Nature of Use of a Vehicle (Business or Pleasure) - Courtesy vehicle not Private use
Abstract
Article
When a driver gives another person a lift and has a road traffic accident there may be a problem as to whether a journey was a social domestic and pleasure or a business use if it contains elements of both. The proper focus is the insured's purposes in construing a policy between the insurer and insured: Caple v Sewell [2002] Lloyd's Rep (I and R) 627, but the court should not be meticulous to search for some secondary purpose or some inessential character. The most influential feature is the overall or primary purpose of the journey in which the accident occurred, the essential character of the journey: Seddon v Binions [1978] RTR 163, where the driver’staking his employer's son to the dentist was a business activity and not social domestic or pleasure.
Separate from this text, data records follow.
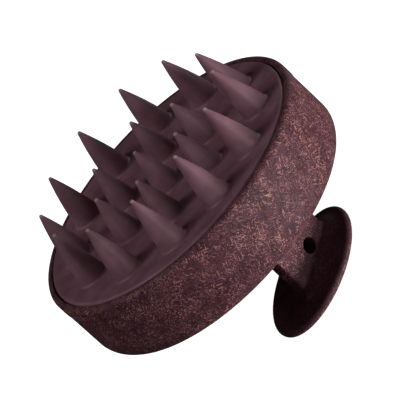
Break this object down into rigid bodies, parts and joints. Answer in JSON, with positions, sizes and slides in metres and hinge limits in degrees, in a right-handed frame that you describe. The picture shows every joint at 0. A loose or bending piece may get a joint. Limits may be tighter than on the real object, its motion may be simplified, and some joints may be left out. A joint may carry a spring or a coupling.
{
  "type": "scalp massager brush",
  "caption": "Round hand-held scalp brush: tapered silicone bristles on a dished pad in a moulded cup, with a flat hanging stem and an oval palm disc behind.",
  "frame": {"origin": "on the axis of the round body, level with the lowest point of the palm disc", "axes": "+Z is the way the bristles point; the stem's broad faces and its hanging hole point along Y; the palm disc is set off towards +X"},
  "size_m": [0.0754, 0.0754, 0.0629],
  "materials": {
    "fibre_composite": "satin moulded husk-fibre composite, speckled with short pale fibres",
    "silicone": "matte dark brown silicone",
    "inner_plastic": "plain dark moulded plastic"
  },
  "bodies": {
    "housing": {"housing": "fibre_composite", "carrier_plate": "inner_plastic", "silicone_pad": "silicone"},
    "bristle_centre": {"bristle_centre": "silicone"},
    "bristle_inner_1": {"bristle_inner_1": "silicone"},
    "bristle_inner_2": {"bristle_inner_2": "silicone"},
    "bristle_inner_3": {"bristle_inner_3": "silicone"},
    "bristle_inner_4": {"bristle_inner_4": "silicone"},
    "bristle_inner_5": {"bristle_inner_5": "silicone"},
    "bristle_inner_6": {"bristle_inner_6": "silicone"},
    "bristle_outer_01": {"bristle_outer_01": "silicone"},
    "bristle_outer_02": {"bristle_outer_02": "silicone"},
    "bristle_outer_03": {"bristle_outer_03": "silicone"},
    "bristle_outer_04": {"bristle_outer_04": "silicone"},
    "bristle_outer_05": {"bristle_outer_05": "silicone"},
    "bristle_outer_06": {"bristle_outer_06": "silicone"},
    "bristle_outer_07": {"bristle_outer_07": "silicone"},
    "bristle_outer_08": {"bristle_outer_08": "silicone"},
    "bristle_outer_09": {"bristle_outer_09": "silicone"},
    "bristle_outer_10": {"bristle_outer_10": "silicone"},
    "bristle_outer_11": {"bristle_outer_11": "silicone"},
    "bristle_outer_12": {"bristle_outer_12": "silicone"}
  },
  "joints": [
    {"name": "flex_centre", "type": "hinge", "parent": "housing", "child": "bristle_centre", "pos_m": [0, 0, 0.04783], "axis": [0, 1, 0], "range_deg": [-18, 18], "stiffness_Nm_per_rad": 0.006},
    {"name": "flex_inner_1", "type": "hinge", "parent": "housing", "child": "bristle_inner_1", "pos_m": [0.01151, 0.00874, 0.04808], "axis": [-0.6046, 0.7965, 0], "range_deg": [-18, 18], "stiffness_Nm_per_rad": 0.006},
    {"name": "flex_inner_2", "type": "hinge", "parent": "housing", "child": "bristle_inner_2", "pos_m": [-0.00181, 0.01434, 0.04808], "axis": [-0.9921, -0.1253, 0], "range_deg": [-18, 18], "stiffness_Nm_per_rad": 0.006},
    {"name": "flex_inner_3", "type": "hinge", "parent": "housing", "child": "bristle_inner_3", "pos_m": [-0.01332, 0.0056, 0.04808], "axis": [-0.3875, -0.9219, 0], "range_deg": [-18, 18], "stiffness_Nm_per_rad": 0.006},
    {"name": "flex_inner_4", "type": "hinge", "parent": "housing", "child": "bristle_inner_4", "pos_m": [-0.01151, -0.00874, 0.04808], "axis": [0.6046, -0.7965, 0], "range_deg": [-18, 18], "stiffness_Nm_per_rad": 0.006},
    {"name": "flex_inner_5", "type": "hinge", "parent": "housing", "child": "bristle_inner_5", "pos_m": [0.00181, -0.01434, 0.04808], "axis": [0.9921, 0.1253, 0], "range_deg": [-18, 18], "stiffness_Nm_per_rad": 0.006},
    {"name": "flex_inner_6", "type": "hinge", "parent": "housing", "child": "bristle_inner_6", "pos_m": [0.01332, -0.0056, 0.04808], "axis": [0.3875, 0.9219, 0], "range_deg": [-18, 18], "stiffness_Nm_per_rad": 0.006},
    {"name": "flex_outer_01", "type": "hinge", "parent": "housing", "child": "bristle_outer_01", "pos_m": [0.02727, 0.00354, 0.04873], "axis": [-0.1288, 0.9917, 0], "range_deg": [-18, 18], "stiffness_Nm_per_rad": 0.006},
    {"name": "flex_outer_02", "type": "hinge", "parent": "housing", "child": "bristle_outer_02", "pos_m": [0.02185, 0.0167, 0.04873], "axis": [-0.6074, 0.7944, 0], "range_deg": [-18, 18], "stiffness_Nm_per_rad": 0.006},
    {"name": "flex_outer_03", "type": "hinge", "parent": "housing", "child": "bristle_outer_03", "pos_m": [0.01057, 0.02539, 0.04873], "axis": [-0.9232, 0.3843, 0], "range_deg": [-18, 18], "stiffness_Nm_per_rad": 0.006},
    {"name": "flex_outer_04", "type": "hinge", "parent": "housing", "child": "bristle_outer_04", "pos_m": [-0.00354, 0.02727, 0.04873], "axis": [-0.9917, -0.1288, 0], "range_deg": [-18, 18], "stiffness_Nm_per_rad": 0.006},
    {"name": "flex_outer_05", "type": "hinge", "parent": "housing", "child": "bristle_outer_05", "pos_m": [-0.0167, 0.02185, 0.04873], "axis": [-0.7944, -0.6074, 0], "range_deg": [-18, 18], "stiffness_Nm_per_rad": 0.006},
    {"name": "flex_outer_06", "type": "hinge", "parent": "housing", "child": "bristle_outer_06", "pos_m": [-0.02539, 0.01057, 0.04873], "axis": [-0.3843, -0.9232, 0], "range_deg": [-18, 18], "stiffness_Nm_per_rad": 0.006},
    {"name": "flex_outer_07", "type": "hinge", "parent": "housing", "child": "bristle_outer_07", "pos_m": [-0.02727, -0.00354, 0.04873], "axis": [0.1288, -0.9917, 0], "range_deg": [-18, 18], "stiffness_Nm_per_rad": 0.006},
    {"name": "flex_outer_08", "type": "hinge", "parent": "housing", "child": "bristle_outer_08", "pos_m": [-0.02185, -0.0167, 0.04873], "axis": [0.6074, -0.7944, 0], "range_deg": [-18, 18], "stiffness_Nm_per_rad": 0.006},
    {"name": "flex_outer_09", "type": "hinge", "parent": "housing", "child": "bristle_outer_09", "pos_m": [-0.01057, -0.02539, 0.04873], "axis": [0.9232, -0.3843, 0], "range_deg": [-18, 18], "stiffness_Nm_per_rad": 0.006},
    {"name": "flex_outer_10", "type": "hinge", "parent": "housing", "child": "bristle_outer_10", "pos_m": [0.00354, -0.02727, 0.04873], "axis": [0.9917, 0.1288, 0], "range_deg": [-18, 18], "stiffness_Nm_per_rad": 0.006},
    {"name": "flex_outer_11", "type": "hinge", "parent": "housing", "child": "bristle_outer_11", "pos_m": [0.0167, -0.02185, 0.04873], "axis": [0.7944, 0.6074, 0], "range_deg": [-18, 18], "stiffness_Nm_per_rad": 0.006},
    {"name": "flex_outer_12", "type": "hinge", "parent": "housing", "child": "bristle_outer_12", "pos_m": [0.02539, -0.01057, 0.04873], "axis": [0.3843, 0.9232, 0], "range_deg": [-18, 18], "stiffness_Nm_per_rad": 0.006}
  ]
}
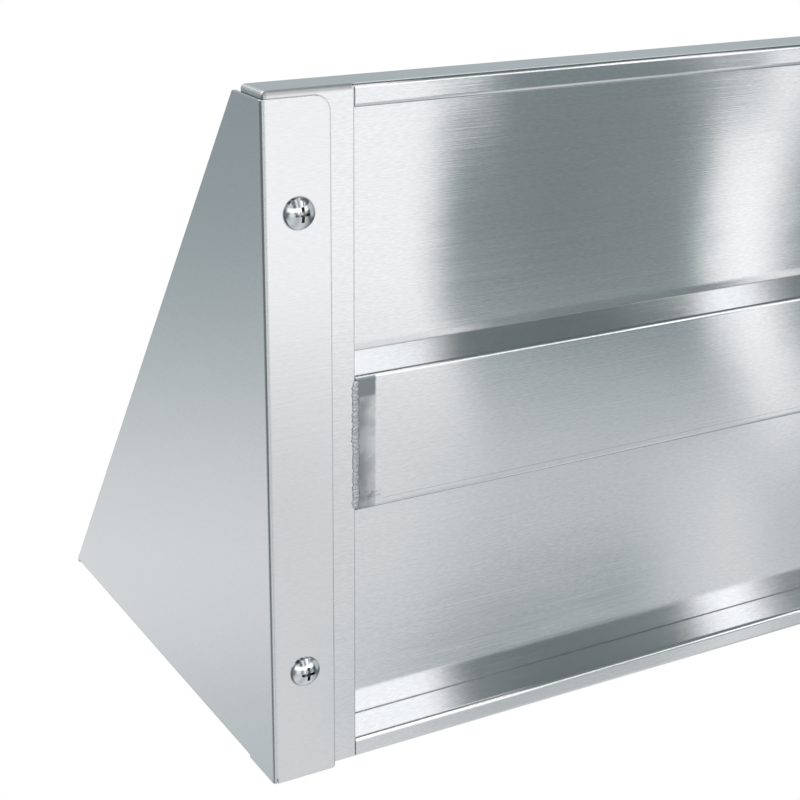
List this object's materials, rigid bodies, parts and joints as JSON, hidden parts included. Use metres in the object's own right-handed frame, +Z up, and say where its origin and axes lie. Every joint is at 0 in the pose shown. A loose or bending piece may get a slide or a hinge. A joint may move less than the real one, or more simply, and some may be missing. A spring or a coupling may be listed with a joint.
{
  "type": "wall shelf",
  "caption": "Stainless wall shelf: a folded pan with box-folded rims and a central underside stiffener, carried between solid triangular end cheeks by screws through inward ledge flanges.",
  "frame": {"origin": "centre of the four wall holes, on the wall plane (the rear faces of the cheeks' wall flanges), at mid length", "axes": "+X along the shelf, -Y out from the wall towards the front edge, +Z up in use, so the smooth deck faces +Z and the stiffener faces -Z"},
  "size_m": [1, 0.301, 0.2581],
  "materials": {
    "brushed_sheet": "fine lengthwise brushed grain, satin",
    "weld_metal": "rough weld bead, partly ground",
    "bright_fastener": "bright, smooth turned and pressed steel"
  },
  "bodies": {
    "root": {"shelf_pan": "brushed_sheet", "stiffener_channel": "brushed_sheet", "left_cheek": "brushed_sheet", "right_cheek": "brushed_sheet", "left_stiffener_weld": "weld_metal", "right_stiffener_weld": "weld_metal", "front_left_screw": "bright_fastener", "front_left_washer": "bright_fastener", "front_left_nut": "bright_fastener", "front_left_corner_weld": "weld_metal", "front_right_screw": "bright_fastener", "front_right_washer": "bright_fastener", "front_right_nut": "bright_fastener", "front_right_corner_weld": "weld_metal", "rear_left_screw": "bright_fastener", "rear_left_washer": "bright_fastener", "rear_left_nut": "bright_fastener", "rear_left_corner_weld": "weld_metal", "rear_right_screw": "bright_fastener", "rear_right_washer": "bright_fastener", "rear_right_nut": "bright_fastener", "rear_right_corner_weld": "weld_metal"}
  },
  "joints": []
}
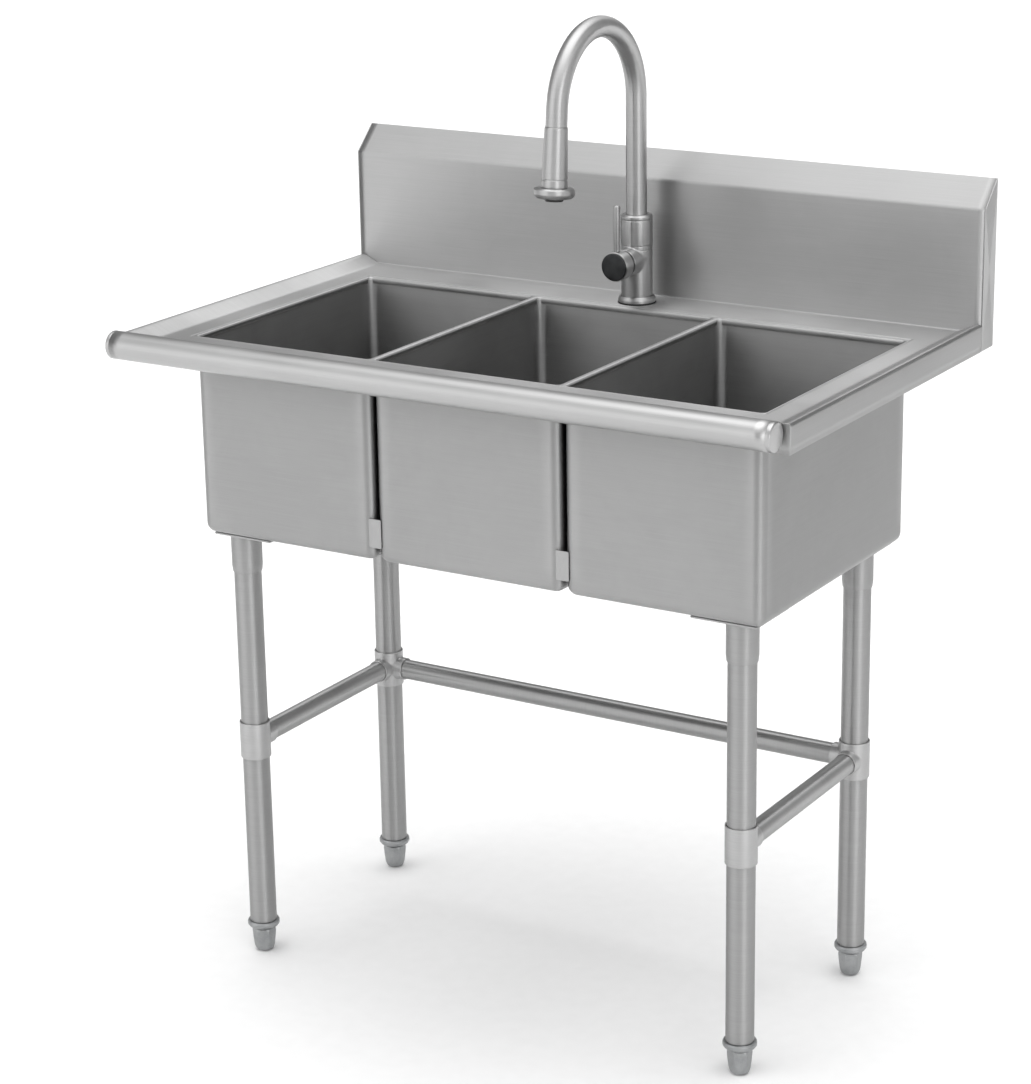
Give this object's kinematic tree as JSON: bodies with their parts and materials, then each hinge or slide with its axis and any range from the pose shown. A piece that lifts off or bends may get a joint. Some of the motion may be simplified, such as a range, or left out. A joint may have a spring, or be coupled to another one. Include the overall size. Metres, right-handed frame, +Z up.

And if driving home from work were the essential primary purpose of the trip it would amount to a work or or business activity rather than a social, domestic, pleasure one and a courtesy collection of and lift to friend on the way, even involving a detour, would not alter the fundamental character of the trip: AXA Insurance (UK) Ltd v EUI Ltd [2020] EWHC 1207 (QB). But as a social kindness his giving a lift to someone else who is engaged on business of his own would still be a social activity as the lift would be merely incidental to the journey: Passmore v Vulcan Boiler & General Insurance Co. Ltd. (1936) 54 Lloyd's List Rep 92. And if the purpose were not within an insured use, the cover would nont apply: AXN v Worboys [2013] 1 Lloyd's Law Rep (I and R) 207. The essential character is that which is present at the time of the incident, though it may have been otherwise very shortly before: Keeley v Pashen [2005] Lloyd's Rep. (IR) 289 [2005] 1 WLR 1226.
A courtesy car is not a private motor car within the policy: AXA Insurance (UK) Ltd v EUI Ltd [2020] EWHC 1207 (QB).